[Records from a data source]
'''
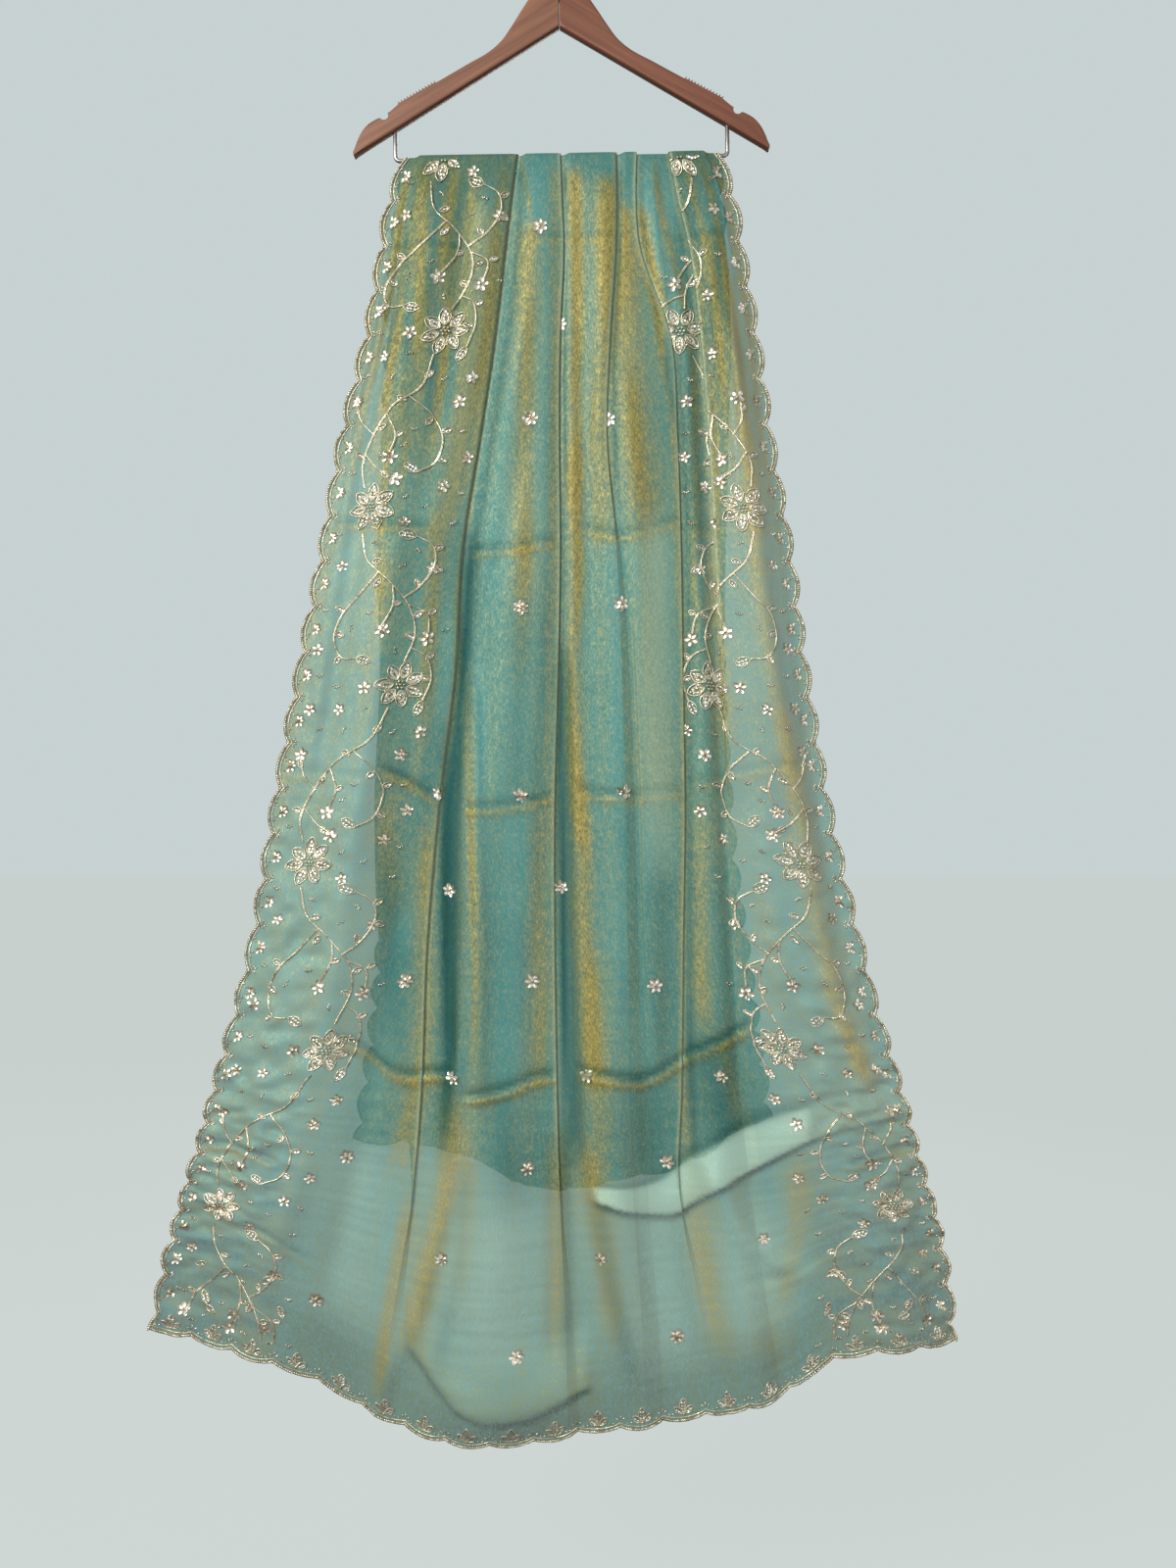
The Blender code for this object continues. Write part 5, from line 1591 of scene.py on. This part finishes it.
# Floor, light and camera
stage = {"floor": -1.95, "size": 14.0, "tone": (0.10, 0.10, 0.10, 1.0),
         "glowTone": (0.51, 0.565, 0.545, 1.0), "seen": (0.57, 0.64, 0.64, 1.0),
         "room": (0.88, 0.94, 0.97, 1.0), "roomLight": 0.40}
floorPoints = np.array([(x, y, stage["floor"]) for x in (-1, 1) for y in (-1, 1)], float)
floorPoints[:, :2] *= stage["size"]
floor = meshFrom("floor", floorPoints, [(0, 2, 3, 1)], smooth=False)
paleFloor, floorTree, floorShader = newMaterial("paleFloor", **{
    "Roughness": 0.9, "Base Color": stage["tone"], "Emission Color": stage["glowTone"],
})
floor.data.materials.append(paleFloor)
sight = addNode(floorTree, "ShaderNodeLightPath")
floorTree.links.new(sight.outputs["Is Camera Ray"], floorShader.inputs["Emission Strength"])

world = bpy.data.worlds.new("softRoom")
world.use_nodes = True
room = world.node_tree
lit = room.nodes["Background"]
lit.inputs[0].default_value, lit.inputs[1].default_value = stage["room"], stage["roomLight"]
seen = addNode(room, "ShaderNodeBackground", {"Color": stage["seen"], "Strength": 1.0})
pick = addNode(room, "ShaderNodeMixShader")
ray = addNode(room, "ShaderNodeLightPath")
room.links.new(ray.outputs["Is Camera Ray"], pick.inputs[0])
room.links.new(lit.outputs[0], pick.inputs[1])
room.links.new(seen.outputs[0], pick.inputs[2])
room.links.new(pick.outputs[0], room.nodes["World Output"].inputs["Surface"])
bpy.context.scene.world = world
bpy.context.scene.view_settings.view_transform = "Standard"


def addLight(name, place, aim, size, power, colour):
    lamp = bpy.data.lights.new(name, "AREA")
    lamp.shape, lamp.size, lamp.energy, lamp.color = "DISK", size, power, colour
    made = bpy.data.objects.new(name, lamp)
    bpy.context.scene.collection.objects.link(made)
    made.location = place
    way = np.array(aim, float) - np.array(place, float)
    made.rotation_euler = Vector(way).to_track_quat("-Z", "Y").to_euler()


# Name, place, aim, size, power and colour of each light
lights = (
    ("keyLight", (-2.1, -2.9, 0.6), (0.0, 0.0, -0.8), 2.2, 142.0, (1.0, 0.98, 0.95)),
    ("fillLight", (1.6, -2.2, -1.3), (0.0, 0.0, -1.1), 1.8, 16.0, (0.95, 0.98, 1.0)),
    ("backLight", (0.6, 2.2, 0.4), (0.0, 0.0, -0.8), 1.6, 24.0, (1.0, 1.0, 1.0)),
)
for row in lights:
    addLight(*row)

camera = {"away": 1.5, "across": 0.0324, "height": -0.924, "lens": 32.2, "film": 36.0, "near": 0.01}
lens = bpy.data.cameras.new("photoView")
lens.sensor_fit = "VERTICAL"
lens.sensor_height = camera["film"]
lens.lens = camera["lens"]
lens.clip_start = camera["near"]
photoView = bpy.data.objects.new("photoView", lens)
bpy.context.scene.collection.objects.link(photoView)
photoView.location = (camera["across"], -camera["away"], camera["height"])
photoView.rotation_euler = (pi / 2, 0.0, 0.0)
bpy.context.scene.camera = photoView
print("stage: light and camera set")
'''
'''
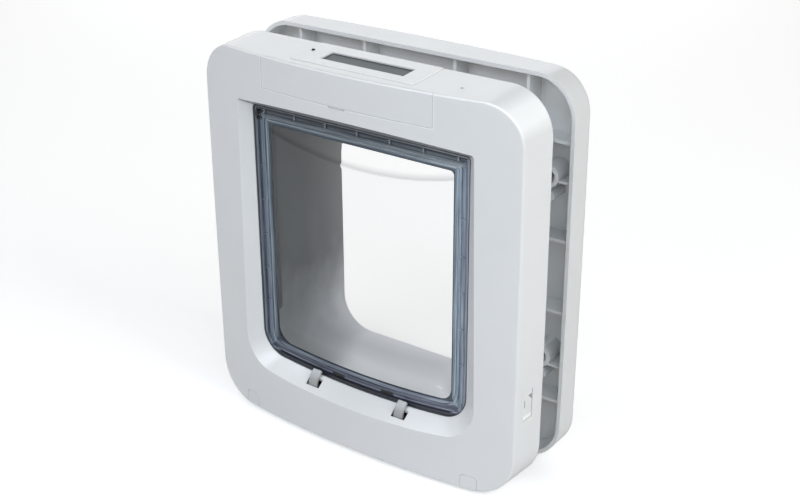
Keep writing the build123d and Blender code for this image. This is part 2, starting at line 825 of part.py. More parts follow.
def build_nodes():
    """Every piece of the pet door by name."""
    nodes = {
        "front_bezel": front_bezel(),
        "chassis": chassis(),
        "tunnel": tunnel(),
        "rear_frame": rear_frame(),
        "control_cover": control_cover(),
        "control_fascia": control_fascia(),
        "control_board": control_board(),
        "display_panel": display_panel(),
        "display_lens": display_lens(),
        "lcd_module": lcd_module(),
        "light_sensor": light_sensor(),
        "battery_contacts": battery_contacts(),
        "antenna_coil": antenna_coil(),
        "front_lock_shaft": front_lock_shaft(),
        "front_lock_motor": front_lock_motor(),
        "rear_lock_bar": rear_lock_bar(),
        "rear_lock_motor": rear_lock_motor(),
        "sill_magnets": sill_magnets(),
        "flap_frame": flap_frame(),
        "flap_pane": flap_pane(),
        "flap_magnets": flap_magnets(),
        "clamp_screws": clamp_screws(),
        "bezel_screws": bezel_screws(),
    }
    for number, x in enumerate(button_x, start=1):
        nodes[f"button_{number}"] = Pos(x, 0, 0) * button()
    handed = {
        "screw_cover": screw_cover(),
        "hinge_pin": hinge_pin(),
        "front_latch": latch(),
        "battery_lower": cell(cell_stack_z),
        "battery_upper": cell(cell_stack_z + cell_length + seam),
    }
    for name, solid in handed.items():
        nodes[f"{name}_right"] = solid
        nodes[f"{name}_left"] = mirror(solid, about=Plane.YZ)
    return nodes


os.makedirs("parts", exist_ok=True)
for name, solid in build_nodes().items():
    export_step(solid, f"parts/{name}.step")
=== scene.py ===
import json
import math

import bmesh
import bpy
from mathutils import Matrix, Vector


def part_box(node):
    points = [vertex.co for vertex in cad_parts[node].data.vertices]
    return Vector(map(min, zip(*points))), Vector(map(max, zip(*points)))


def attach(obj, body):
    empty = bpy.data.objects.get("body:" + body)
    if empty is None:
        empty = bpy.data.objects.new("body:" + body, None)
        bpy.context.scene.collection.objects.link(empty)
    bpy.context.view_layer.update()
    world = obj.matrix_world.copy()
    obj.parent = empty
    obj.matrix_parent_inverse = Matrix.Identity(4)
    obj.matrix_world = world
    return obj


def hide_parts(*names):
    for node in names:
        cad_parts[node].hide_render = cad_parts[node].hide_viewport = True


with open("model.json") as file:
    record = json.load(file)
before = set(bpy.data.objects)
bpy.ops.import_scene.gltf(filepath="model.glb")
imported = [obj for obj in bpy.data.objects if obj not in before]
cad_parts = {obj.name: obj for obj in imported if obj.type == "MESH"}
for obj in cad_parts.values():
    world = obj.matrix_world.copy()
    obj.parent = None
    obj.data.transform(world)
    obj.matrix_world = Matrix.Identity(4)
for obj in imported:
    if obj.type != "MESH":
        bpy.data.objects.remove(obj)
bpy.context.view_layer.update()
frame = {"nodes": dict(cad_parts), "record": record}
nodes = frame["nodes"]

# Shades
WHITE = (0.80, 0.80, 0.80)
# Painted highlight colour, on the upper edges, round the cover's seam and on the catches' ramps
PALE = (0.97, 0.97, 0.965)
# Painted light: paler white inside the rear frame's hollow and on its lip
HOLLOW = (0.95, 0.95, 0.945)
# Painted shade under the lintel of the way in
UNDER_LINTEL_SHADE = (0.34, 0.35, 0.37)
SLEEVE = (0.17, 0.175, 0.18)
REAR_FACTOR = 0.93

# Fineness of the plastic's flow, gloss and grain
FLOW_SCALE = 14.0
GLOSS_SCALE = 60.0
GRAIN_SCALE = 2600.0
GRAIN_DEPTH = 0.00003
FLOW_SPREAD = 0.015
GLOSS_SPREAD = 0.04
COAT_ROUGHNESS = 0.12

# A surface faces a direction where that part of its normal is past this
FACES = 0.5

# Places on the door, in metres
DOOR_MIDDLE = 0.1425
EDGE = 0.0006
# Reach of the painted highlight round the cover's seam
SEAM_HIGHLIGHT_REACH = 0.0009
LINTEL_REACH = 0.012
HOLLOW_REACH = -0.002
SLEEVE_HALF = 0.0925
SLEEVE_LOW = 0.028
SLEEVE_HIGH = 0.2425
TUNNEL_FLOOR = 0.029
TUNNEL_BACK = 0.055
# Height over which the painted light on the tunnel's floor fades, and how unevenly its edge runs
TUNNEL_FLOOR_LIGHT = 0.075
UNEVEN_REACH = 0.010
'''
'''
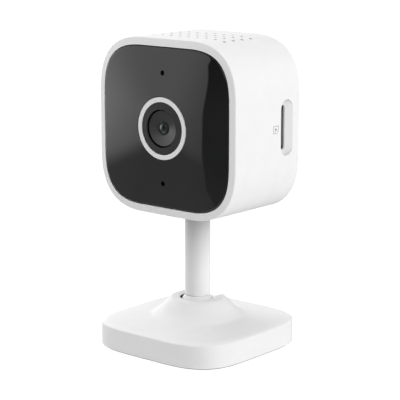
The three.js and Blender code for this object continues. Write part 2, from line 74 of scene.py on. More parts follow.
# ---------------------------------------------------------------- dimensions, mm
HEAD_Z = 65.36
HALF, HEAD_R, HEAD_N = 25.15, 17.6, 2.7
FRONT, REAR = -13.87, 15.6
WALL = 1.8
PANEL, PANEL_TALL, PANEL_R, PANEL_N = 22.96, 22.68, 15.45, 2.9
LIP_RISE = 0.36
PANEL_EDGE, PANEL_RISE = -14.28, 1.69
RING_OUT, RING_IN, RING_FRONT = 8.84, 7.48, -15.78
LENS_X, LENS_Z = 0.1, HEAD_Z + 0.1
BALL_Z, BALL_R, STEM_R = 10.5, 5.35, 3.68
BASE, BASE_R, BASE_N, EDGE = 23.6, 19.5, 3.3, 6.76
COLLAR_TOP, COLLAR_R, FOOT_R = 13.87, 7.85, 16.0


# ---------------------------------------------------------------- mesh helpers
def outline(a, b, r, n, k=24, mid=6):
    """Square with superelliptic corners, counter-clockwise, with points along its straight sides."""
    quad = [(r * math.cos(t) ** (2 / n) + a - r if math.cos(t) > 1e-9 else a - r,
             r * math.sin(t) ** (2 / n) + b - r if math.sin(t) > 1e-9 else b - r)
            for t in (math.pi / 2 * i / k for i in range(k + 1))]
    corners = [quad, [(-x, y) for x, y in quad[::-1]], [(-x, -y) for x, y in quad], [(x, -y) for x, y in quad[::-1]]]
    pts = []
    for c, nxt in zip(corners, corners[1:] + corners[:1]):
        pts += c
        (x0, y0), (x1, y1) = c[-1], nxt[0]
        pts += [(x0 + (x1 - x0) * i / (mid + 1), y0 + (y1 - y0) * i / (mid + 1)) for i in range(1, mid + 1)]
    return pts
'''
__What you will do__
Copy out exactly the lines running from the one with "for number, x" to the one with "if empty is", including both ends, and nothing more.

__Task solution__
    for number, x in enumerate(button_x, start=1):
        nodes[f"button_{number}"] = Pos(x, 0, 0) * button()
    handed = {
        "screw_cover": screw_cover(),
        "hinge_pin": hinge_pin(),
        "front_latch": latch(),
        "battery_lower": cell(cell_stack_z),
        "battery_upper": cell(cell_stack_z + cell_length + seam),
    }
    for name, solid in handed.items():
        nodes[f"{name}_right"] = solid
        nodes[f"{name}_left"] = mirror(solid, about=Plane.YZ)
    return nodes


os.makedirs("parts", exist_ok=True)
for name, solid in build_nodes().items():
    export_step(solid, f"parts/{name}.step")
=== scene.py ===
import json
import math

import bmesh
import bpy
from mathutils import Matrix, Vector


def part_box(node):
    points = [vertex.co for vertex in cad_parts[node].data.vertices]
    return Vector(map(min, zip(*points))), Vector(map(max, zip(*points)))


def attach(obj, body):
    empty = bpy.data.objects.get("body:" + body)
    if empty is None:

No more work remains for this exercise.